Industry department has requested RBI to urgently notify the provisions of foreign investment policy for limited liability partnerships (LLPs) at the earliest, a move aimed at attracting more foreign investments.
"The provisions of this department's Press Note 1, issued on May 20, 2011, regarding review of FDI policy for LLPs have still not been notified by RBI. It is, therefore, requested that the policy may suitably be incorporated in foreign exchange management regulations, and the relevant schedules thereof urgently," Department of Industrial Policy and Promotion (DIPP) said in a letter to the central bank.
LLP is a business structure that is a hybrid of a partnership company and body corporate.

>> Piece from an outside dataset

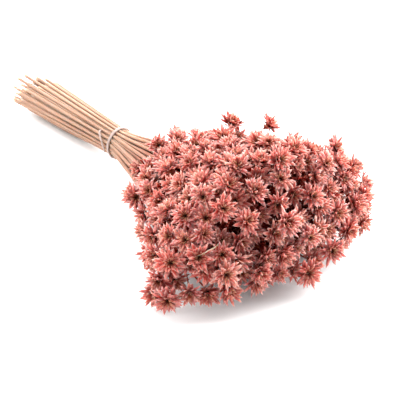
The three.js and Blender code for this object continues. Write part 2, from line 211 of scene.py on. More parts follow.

The government had, in 2011, allowed FDI in LLPs in sectors where 100% foreign direct investment is permitted under the automatic route, like in mining, power and airports. However, foreign investment can take place in LLPs only after government approval.
As per the norms, LLPs with FDI will not be allowed to operate in agricultural or plantation activity, print media or real estate business. Also they cannot make any downstream investments.
The FDI policy further says that foreign institutional investors and foreign venture capital investors are not permitted to invest in LLPs.
The government has been taking several steps to increase foreign investment in the country. Recently, it further liberalised the investment norms in host of sectors like commodity exchanges, single brand retail trading and defence production.